▸ Recorded information:
+--
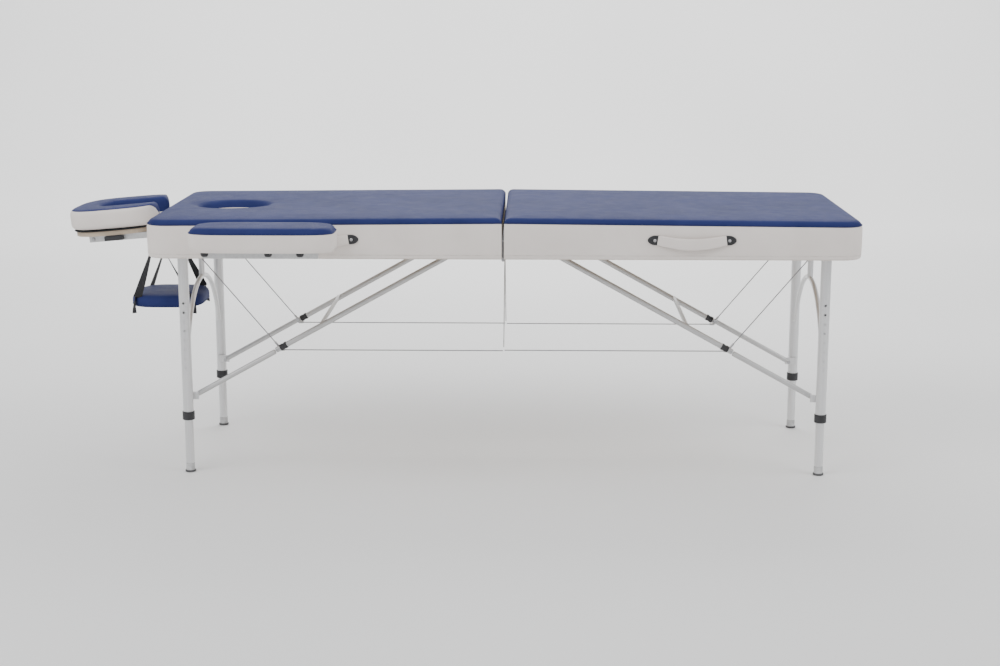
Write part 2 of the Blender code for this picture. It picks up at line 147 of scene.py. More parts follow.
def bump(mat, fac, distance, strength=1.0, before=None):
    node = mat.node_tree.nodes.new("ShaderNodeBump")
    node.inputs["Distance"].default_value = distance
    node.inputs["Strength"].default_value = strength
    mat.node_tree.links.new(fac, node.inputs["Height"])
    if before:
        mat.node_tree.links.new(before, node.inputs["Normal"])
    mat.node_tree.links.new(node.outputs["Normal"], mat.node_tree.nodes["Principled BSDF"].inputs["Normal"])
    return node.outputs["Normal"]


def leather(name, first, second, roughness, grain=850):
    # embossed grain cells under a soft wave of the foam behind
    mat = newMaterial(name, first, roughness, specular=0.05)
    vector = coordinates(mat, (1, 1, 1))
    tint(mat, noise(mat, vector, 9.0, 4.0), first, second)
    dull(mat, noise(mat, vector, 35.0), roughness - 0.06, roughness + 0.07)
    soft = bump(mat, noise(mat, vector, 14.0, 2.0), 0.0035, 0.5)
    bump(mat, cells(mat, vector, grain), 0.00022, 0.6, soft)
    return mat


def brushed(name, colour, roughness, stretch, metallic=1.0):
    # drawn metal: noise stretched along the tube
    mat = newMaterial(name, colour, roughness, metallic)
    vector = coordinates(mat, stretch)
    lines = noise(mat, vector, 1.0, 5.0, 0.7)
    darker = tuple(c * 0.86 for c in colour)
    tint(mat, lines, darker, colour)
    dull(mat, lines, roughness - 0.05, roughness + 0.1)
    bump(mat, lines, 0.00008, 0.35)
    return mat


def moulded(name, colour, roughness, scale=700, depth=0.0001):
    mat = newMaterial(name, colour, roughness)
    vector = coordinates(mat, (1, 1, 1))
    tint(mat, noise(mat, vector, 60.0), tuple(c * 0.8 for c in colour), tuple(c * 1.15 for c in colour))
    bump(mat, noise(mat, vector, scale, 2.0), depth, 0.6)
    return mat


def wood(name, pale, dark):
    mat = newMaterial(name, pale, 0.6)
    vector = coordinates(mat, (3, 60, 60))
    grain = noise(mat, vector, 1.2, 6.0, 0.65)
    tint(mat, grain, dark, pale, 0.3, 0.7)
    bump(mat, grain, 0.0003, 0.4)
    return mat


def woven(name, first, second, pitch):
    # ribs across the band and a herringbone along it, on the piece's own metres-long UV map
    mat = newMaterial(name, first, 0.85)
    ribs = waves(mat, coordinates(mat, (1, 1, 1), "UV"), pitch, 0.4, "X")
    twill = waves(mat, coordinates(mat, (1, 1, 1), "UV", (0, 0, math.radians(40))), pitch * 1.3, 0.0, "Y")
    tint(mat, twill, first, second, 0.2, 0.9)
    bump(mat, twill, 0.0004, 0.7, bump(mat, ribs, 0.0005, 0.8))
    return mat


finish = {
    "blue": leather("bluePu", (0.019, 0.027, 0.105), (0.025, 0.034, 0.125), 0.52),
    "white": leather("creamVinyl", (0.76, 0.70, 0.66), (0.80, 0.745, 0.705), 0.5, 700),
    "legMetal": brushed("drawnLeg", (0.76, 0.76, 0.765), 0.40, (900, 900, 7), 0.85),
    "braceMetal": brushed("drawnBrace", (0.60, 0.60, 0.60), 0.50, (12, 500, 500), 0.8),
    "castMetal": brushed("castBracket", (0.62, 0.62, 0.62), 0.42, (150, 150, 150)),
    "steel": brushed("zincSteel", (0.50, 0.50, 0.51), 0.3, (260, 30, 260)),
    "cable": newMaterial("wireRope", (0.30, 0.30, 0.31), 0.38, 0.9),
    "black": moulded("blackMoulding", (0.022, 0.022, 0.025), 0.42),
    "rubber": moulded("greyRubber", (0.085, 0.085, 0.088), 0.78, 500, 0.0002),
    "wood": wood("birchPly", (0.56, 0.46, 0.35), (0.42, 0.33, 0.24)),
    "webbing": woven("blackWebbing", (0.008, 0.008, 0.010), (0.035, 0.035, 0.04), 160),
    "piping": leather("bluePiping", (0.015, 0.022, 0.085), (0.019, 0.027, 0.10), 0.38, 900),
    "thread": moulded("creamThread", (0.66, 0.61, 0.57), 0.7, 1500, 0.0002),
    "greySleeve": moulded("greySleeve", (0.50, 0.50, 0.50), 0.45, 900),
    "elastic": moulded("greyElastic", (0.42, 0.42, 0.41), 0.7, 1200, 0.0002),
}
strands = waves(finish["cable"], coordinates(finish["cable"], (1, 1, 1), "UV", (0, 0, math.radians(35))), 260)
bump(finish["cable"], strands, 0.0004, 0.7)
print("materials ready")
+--
▸ Stated task: Exactly reproduce every line of the data above.

▸ Output for this exercise:
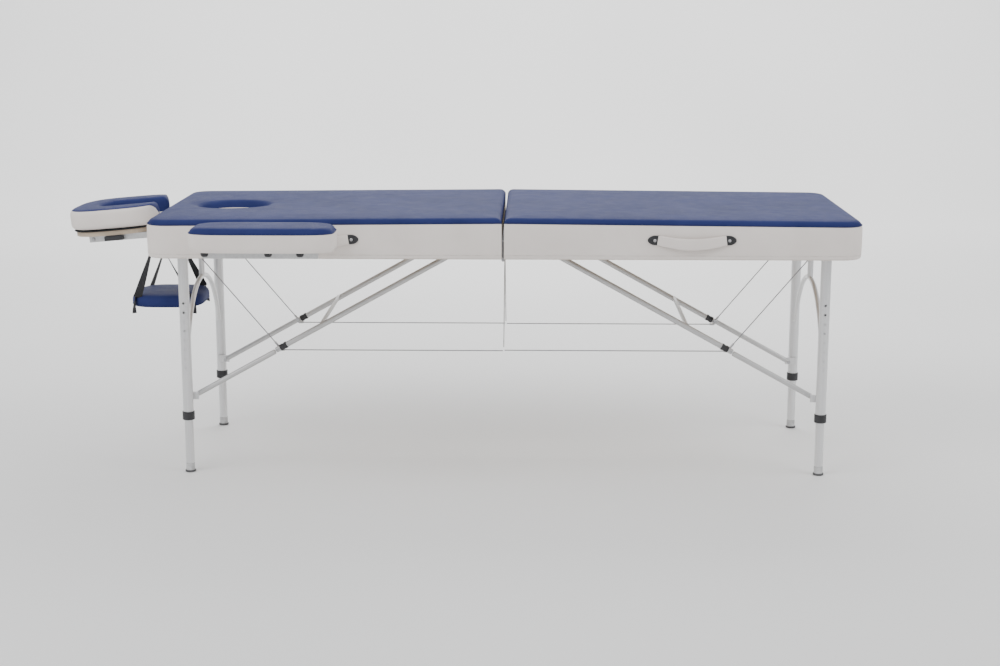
Write part 2 of the Blender code for this picture. It picks up at line 147 of scene.py. More parts follow.
def bump(mat, fac, distance, strength=1.0, before=None):
    node = mat.node_tree.nodes.new("ShaderNodeBump")
    node.inputs["Distance"].default_value = distance
    node.inputs["Strength"].default_value = strength
    mat.node_tree.links.new(fac, node.inputs["Height"])
    if before:
        mat.node_tree.links.new(before, node.inputs["Normal"])
    mat.node_tree.links.new(node.outputs["Normal"], mat.node_tree.nodes["Principled BSDF"].inputs["Normal"])
    return node.outputs["Normal"]


def leather(name, first, second, roughness, grain=850):
    # embossed grain cells under a soft wave of the foam behind
    mat = newMaterial(name, first, roughness, specular=0.05)
    vector = coordinates(mat, (1, 1, 1))
    tint(mat, noise(mat, vector, 9.0, 4.0), first, second)
    dull(mat, noise(mat, vector, 35.0), roughness - 0.06, roughness + 0.07)
    soft = bump(mat, noise(mat, vector, 14.0, 2.0), 0.0035, 0.5)
    bump(mat, cells(mat, vector, grain), 0.00022, 0.6, soft)
    return mat


def brushed(name, colour, roughness, stretch, metallic=1.0):
    # drawn metal: noise stretched along the tube
    mat = newMaterial(name, colour, roughness, metallic)
    vector = coordinates(mat, stretch)
    lines = noise(mat, vector, 1.0, 5.0, 0.7)
    darker = tuple(c * 0.86 for c in colour)
    tint(mat, lines, darker, colour)
    dull(mat, lines, roughness - 0.05, roughness + 0.1)
    bump(mat, lines, 0.00008, 0.35)
    return mat


def moulded(name, colour, roughness, scale=700, depth=0.0001):
    mat = newMaterial(name, colour, roughness)
    vector = coordinates(mat, (1, 1, 1))
    tint(mat, noise(mat, vector, 60.0), tuple(c * 0.8 for c in colour), tuple(c * 1.15 for c in colour))
    bump(mat, noise(mat, vector, scale, 2.0), depth, 0.6)
    return mat


def wood(name, pale, dark):
    mat = newMaterial(name, pale, 0.6)
    vector = coordinates(mat, (3, 60, 60))
    grain = noise(mat, vector, 1.2, 6.0, 0.65)
    tint(mat, grain, dark, pale, 0.3, 0.7)
    bump(mat, grain, 0.0003, 0.4)
    return mat


def woven(name, first, second, pitch):
    # ribs across the band and a herringbone along it, on the piece's own metres-long UV map
    mat = newMaterial(name, first, 0.85)
    ribs = waves(mat, coordinates(mat, (1, 1, 1), "UV"), pitch, 0.4, "X")
    twill = waves(mat, coordinates(mat, (1, 1, 1), "UV", (0, 0, math.radians(40))), pitch * 1.3, 0.0, "Y")
    tint(mat, twill, first, second, 0.2, 0.9)
    bump(mat, twill, 0.0004, 0.7, bump(mat, ribs, 0.0005, 0.8))
    return mat


finish = {
    "blue": leather("bluePu", (0.019, 0.027, 0.105), (0.025, 0.034, 0.125), 0.52),
    "white": leather("creamVinyl", (0.76, 0.70, 0.66), (0.80, 0.745, 0.705), 0.5, 700),
    "legMetal": brushed("drawnLeg", (0.76, 0.76, 0.765), 0.40, (900, 900, 7), 0.85),
    "braceMetal": brushed("drawnBrace", (0.60, 0.60, 0.60), 0.50, (12, 500, 500), 0.8),
    "castMetal": brushed("castBracket", (0.62, 0.62, 0.62), 0.42, (150, 150, 150)),
    "steel": brushed("zincSteel", (0.50, 0.50, 0.51), 0.3, (260, 30, 260)),
    "cable": newMaterial("wireRope", (0.30, 0.30, 0.31), 0.38, 0.9),
    "black": moulded("blackMoulding", (0.022, 0.022, 0.025), 0.42),
    "rubber": moulded("greyRubber", (0.085, 0.085, 0.088), 0.78, 500, 0.0002),
    "wood": wood("birchPly", (0.56, 0.46, 0.35), (0.42, 0.33, 0.24)),
    "webbing": woven("blackWebbing", (0.008, 0.008, 0.010), (0.035, 0.035, 0.04), 160),
    "piping": leather("bluePiping", (0.015, 0.022, 0.085), (0.019, 0.027, 0.10), 0.38, 900),
    "thread": moulded("creamThread", (0.66, 0.61, 0.57), 0.7, 1500, 0.0002),
    "greySleeve": moulded("greySleeve", (0.50, 0.50, 0.50), 0.45, 900),
    "elastic": moulded("greyElastic", (0.42, 0.42, 0.41), 0.7, 1200, 0.0002),
}
strands = waves(finish["cable"], coordinates(finish["cable"], (1, 1, 1), "UV", (0, 0, math.radians(35))), 260)
bump(finish["cable"], strands, 0.0004, 0.7)
print("materials ready")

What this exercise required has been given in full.